- INFORMATION SUPPLIED:
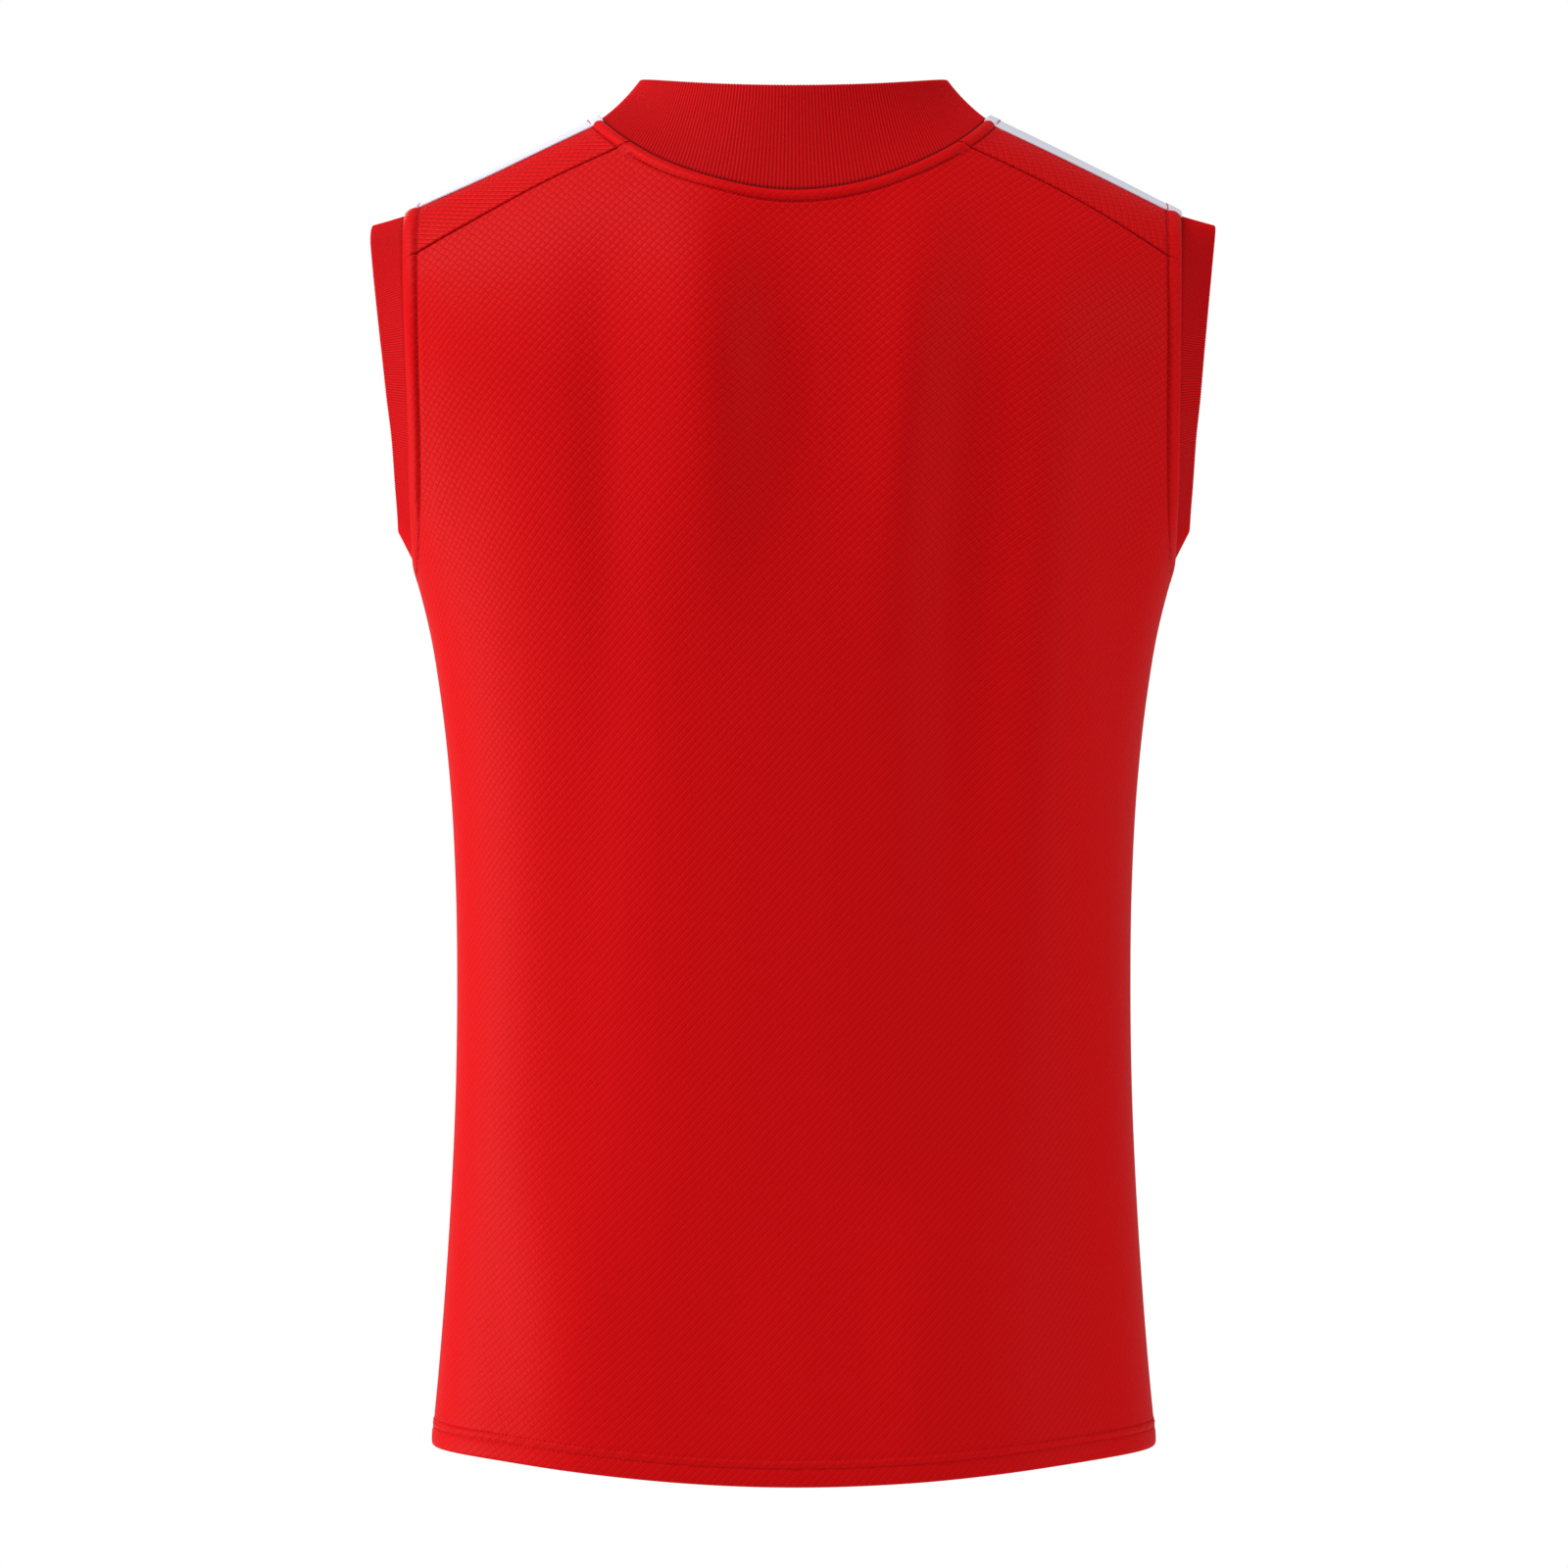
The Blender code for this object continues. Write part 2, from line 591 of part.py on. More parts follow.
def make_ribbed_ring(name, rings, normals, ribs, material, collection):
    """A ring of rib knit: ribs raised on its outside, over a plain inside.

    rings and normals hold one closed loop of stations for each row, from the seam outwards.
    """
    counts = rib_counts(rings[0], ribs)
    starts = np.concatenate([[0], np.cumsum(counts)])
    around = starts[-1]
    raised = RIB_HEIGHT * (np.arange(around) % 2)[:, None]
    outer = [
        between(ring, counts, row > 0) + raised * unit(between(normal, counts, row > 0))
        for row, (ring, normal) in enumerate(zip(rings, normals))
    ]
    inner = [ring - RIB_CLOTH * normal for ring, normal in zip(rings, normals)]
    stations = len(rings[0])
    below = around * len(rings)
    faces = []
    for row in range(len(rings) - 1):
        for i in range(around):
            j = (i + 1) % around
            faces.append((row * around + i, row * around + j,
                          (row + 1) * around + j, (row + 1) * around + i))
        for i in range(stations):
            j = (i + 1) % stations
            a, b = below + row * stations, below + (row + 1) * stations
            faces.append((a + j, a + i, b + i, b + j))
    for row, flip in ((0, True), (len(rings) - 1, False)):
        for i in range(stations):
            j = (i + 1) % stations
            here, there = below + row * stations + i, below + row * stations + j
            fine = [row * around + k % around for k in range(starts[i], starts[i + 1] + 1)]
            fan = [(here, p, q) for p, q in zip(fine[:-1], fine[1:])]
            fan.append((here, fine[-1], there))
            faces += [f[::-1] if flip else f for f in fan]
    points = np.concatenate([*outer, *inner])
    return make_solid(name, points, faces, material, collection)


def ring_normals(ring, towards):
    """Normals of a ring's wall, square to the ring and to the way that the wall runs."""
    along = np.roll(ring, -1, axis=0) - np.roll(ring, 1, axis=0)
    return unit(np.cross(unit(along), towards))


def make_armband(side_name, loop, loop_normals, mirrored, material, collection):
    """The rib band that stands out from the armhole seam and leans in over the opening."""
    sign = -1.0 if mirrored else 1.0
    seam = moved_sideways(loop, loop_normals, sign * SEAM_GAP / 2)
    centre = (seam.max(axis=0) + seam.min(axis=0)) / 2
    along = np.roll(seam, -1, axis=0) - np.roll(seam, 1, axis=0)
    inward = unit(np.stack([0 * along[:, 0], -along[:, 2], along[:, 1]], axis=-1))
    inward *= np.sign(np.sum(inward * (centre - seam), axis=-1, keepdims=True))
    angle = np.degrees(np.arctan2(np.abs(seam[:, 1] - centre[1]), seam[:, 2] - centre[2]))
    angles = column(ARMBAND_LEANS, ARMBAND_COLUMNS, "angle")
    leans = column(ARMBAND_LEANS, ARMBAND_COLUMNS, "lean")
    lean = np.radians(curve_through(angles, leans, angle))[:, None]
    out = np.array([sign, 0.0, 0.0])
    towards = np.cos(lean) * out + np.sin(lean) * inward
    edge = seam + ARMBAND_WIDTH * towards
    edge_normals = ring_normals(edge, towards)
    edge_normals *= np.sign(np.sum(edge_normals * loop_normals, axis=-1, keepdims=True))
    make_ribbed_ring(
        f"armband_{side_name}", [seam, edge], [loop_normals, edge_normals],
        ARMBAND_RIBS, material, collection,
    )


def make_collar(loop, loop_normals, material, collection):
    """The stand-up rib collar: it flares from the neck seam and narrows to its top edge."""
    seam = moved_sideways(loop, loop_normals, -SEAM_GAP / 2)
    sine = np.clip(loop[:, 0] / NECK_HALF_WIDTH, -1, 1)
    back = loop[:, 1] > 0
    cosine = np.sqrt(1 - sine**2)
    depth = np.where(back, COLLAR_TOP_BACK, -COLLAR_TOP_FRONT)
    to_back = (COLLAR_TOP_BACK_HEIGHT - COLLAR_TOP_SIDE_HEIGHT) * cosine**2
    to_front = (COLLAR_TOP_FRONT_HEIGHT - COLLAR_TOP_SIDE_HEIGHT) * cosine**COLLAR_FRONT_POWER
    top = np.stack([
        COLLAR_TOP_HALF_WIDTH * sine,
        COLLAR_TOP_CENTRE + depth * cosine,
        COLLAR_TOP_SIDE_HEIGHT + np.where(back, to_back, to_front),
    ], axis=-1)
    bend = seam + (top - seam) * np.array(COLLAR_BEND)
    share = COLLAR_FLARE
    middle = (1 - share) ** 2 * seam + 2 * share * (1 - share) * bend + share**2 * top
    rings = [seam, middle, top]
    normals = [loop_normals]
    for ring, towards in ((middle, top - seam), (top, top - bend)):
        normal = ring_normals(ring, unit(towards))
        normal *= np.sign(np.sum(normal * loop_normals, axis=-1, keepdims=True))
        normals.append(normal)
    make_ribbed_ring("collar", rings, normals, COLLAR_RIBS, material, collection)


def make_material(name, colour, roughness):
    """A plain cloth material."""
    material = bpy.data.materials.new(name)
    material.use_nodes = True
    shader = material.node_tree.nodes["Principled BSDF"]
    shader.inputs["Base Color"].default_value = colour
    shader.inputs["Roughness"].default_value = roughness
    shader.inputs["Metallic"].default_value = 0.0
    return material


def clear_scene():
    """Removes whatever the scene holds."""
    for old in list(bpy.data.objects):
        bpy.data.objects.remove(old, do_unlink=True)


def build():
    """Builds the jersey, piece by piece."""
    clear_scene()
    collection = bpy.data.collections.new("sleeveless_training_jersey")
    bpy.context.scene.collection.children.link(collection)
    materials = {
        "red": make_material("red_knit", RED, RED_ROUGHNESS),
        "rib": make_material("red_rib", RIB_RED, RIB_ROUGHNESS),
        "white": make_material("white_tape", WHITE, WHITE_ROUGHNESS),
    }

    back, front = panel_grid(BACK), panel_grid(FRONT)
    shoulder = shoulder_grid(back, front)
    back_normals, front_normals = form_normal(back, BACK), form_normal(front, FRONT)
    shoulder_left_normals = shoulder_normals(shoulder)

    def folded(grid, normals, side):
        return grid + fold_height(grid, side)[..., None] * normals

    def folded_shoulder(grid, normals):
        height = np.where(grid[..., 1] < 0, fold_height(grid, FRONT), fold_height(grid, BACK))
        return grid + height[..., None] * normals

    back_folded = folded(back, back_normals, BACK)
    front_folded = folded(front, front_normals, FRONT)
    shoulder_right = mirror(shoulder)
    shoulder_right_normals = mirror(shoulder_left_normals)
    left_folded = folded_shoulder(shoulder, shoulder_left_normals)
    right_folded = folded_shoulder(shoulder_right, shoulder_right_normals)

    first = COLUMNS_TO_CORNER
    middle = back.shape[1] // 2
    up = slice(UNDERARM_ROW, None, -1)

    def armhole(back_grid, front_grid, shoulder_points, edge):
        return np.concatenate([
            back_grid[up, edge], shoulder_points[-1, ::-1][1:-1],
            front_grid[: UNDERARM_ROW, edge],
        ])

    left_loop = armhole(back_folded, front_folded, left_folded, -1)
    left_loop_normals = armhole(back_normals, front_normals, shoulder_left_normals, -1)
    right_loop = armhole(back_folded, front_folded, right_folded, 0)
    right_loop_normals = armhole(back_normals, front_normals, shoulder_right_normals, 0)

    def neck(back_grid, front_grid, left, right):
        near = slice(middle - first, middle + first + 1)
        return np.concatenate([
            back_grid[0, near], left[0, ::-1][1:-1],
            front_grid[0, near][::-1], right[0][1:-1],
        ])

    neck_loop = neck(back_folded, front_folded, left_folded, right_folded)
    neck_loop_normals = neck(
        back_normals, front_normals, shoulder_left_normals, shoulder_right_normals
    )
    seams = [np.concatenate([loop, loop[:1]]) for loop in (neck_loop, left_loop, right_loop)]

    make_panel("back_panel", back_folded, back_normals, seams, materials["red"], collection)
    make_panel("front_panel", front_folded, front_normals, seams, materials["red"], collection)
    make_shoulder("left", left_folded, shoulder_left_normals, seams, materials, collection)
    make_shoulder("right", right_folded, shoulder_right_normals, seams, materials, collection)
    make_armband("left", left_loop, left_loop_normals, False, materials["rib"], collection)
    make_armband("right", right_loop, right_loop_normals, True, materials["rib"], collection)
    make_collar(neck_loop, neck_loop_normals, materials["rib"], collection)


build()
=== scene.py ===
"""Sleeveless training jersey in red knit, filled out as if worn, with nothing inside it.

Axes: +Z up, the wearer faces -Y, the wearer's left is +X. Every shape is worked out in
millimetres on one hollow form, with level rings below the arms and arches over the shoulders,
and weave_mesh turns it into metres. The panels are grids on that form, the collar and the
armbands are rib knit carried round the neck and armhole seams, and the sewing lies on top.
"""

import logging
import math
from dataclasses import dataclass, field
from enum import Enum

import bpy
import numpy as np
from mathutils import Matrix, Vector

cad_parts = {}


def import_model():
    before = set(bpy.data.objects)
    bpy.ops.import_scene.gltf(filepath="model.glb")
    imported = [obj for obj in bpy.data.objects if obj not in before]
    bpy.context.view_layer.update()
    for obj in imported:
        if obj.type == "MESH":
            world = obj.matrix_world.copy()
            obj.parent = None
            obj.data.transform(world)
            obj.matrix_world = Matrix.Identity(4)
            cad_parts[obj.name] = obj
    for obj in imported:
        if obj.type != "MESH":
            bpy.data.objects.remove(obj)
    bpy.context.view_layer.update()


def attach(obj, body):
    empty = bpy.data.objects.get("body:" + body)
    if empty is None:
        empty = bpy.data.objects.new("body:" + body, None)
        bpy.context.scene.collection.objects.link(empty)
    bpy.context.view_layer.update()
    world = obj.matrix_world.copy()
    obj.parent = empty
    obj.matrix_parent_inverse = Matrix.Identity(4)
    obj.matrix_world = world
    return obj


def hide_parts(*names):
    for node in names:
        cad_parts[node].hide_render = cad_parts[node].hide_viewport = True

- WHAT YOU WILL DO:
The line containing "shoulder_right_normals, seams, materials, collection)" opens the part, and the line containing "before = set(bpy.data.objects)" closes it. Output that part exactly, with both, and only that.

- ANSWER TO THE PROBLEM:
    make_shoulder("right", right_folded, shoulder_right_normals, seams, materials, collection)
    make_armband("left", left_loop, left_loop_normals, False, materials["rib"], collection)
    make_armband("right", right_loop, right_loop_normals, True, materials["rib"], collection)
    make_collar(neck_loop, neck_loop_normals, materials["rib"], collection)


build()
=== scene.py ===
"""Sleeveless training jersey in red knit, filled out as if worn, with nothing inside it.

Axes: +Z up, the wearer faces -Y, the wearer's left is +X. Every shape is worked out in
millimetres on one hollow form, with level rings below the arms and arches over the shoulders,
and weave_mesh turns it into metres. The panels are grids on that form, the collar and the
armbands are rib knit carried round the neck and armhole seams, and the sewing lies on top.
"""

import logging
import math
from dataclasses import dataclass, field
from enum import Enum

import bpy
import numpy as np
from mathutils import Matrix, Vector

cad_parts = {}


def import_model():
    before = set(bpy.data.objects)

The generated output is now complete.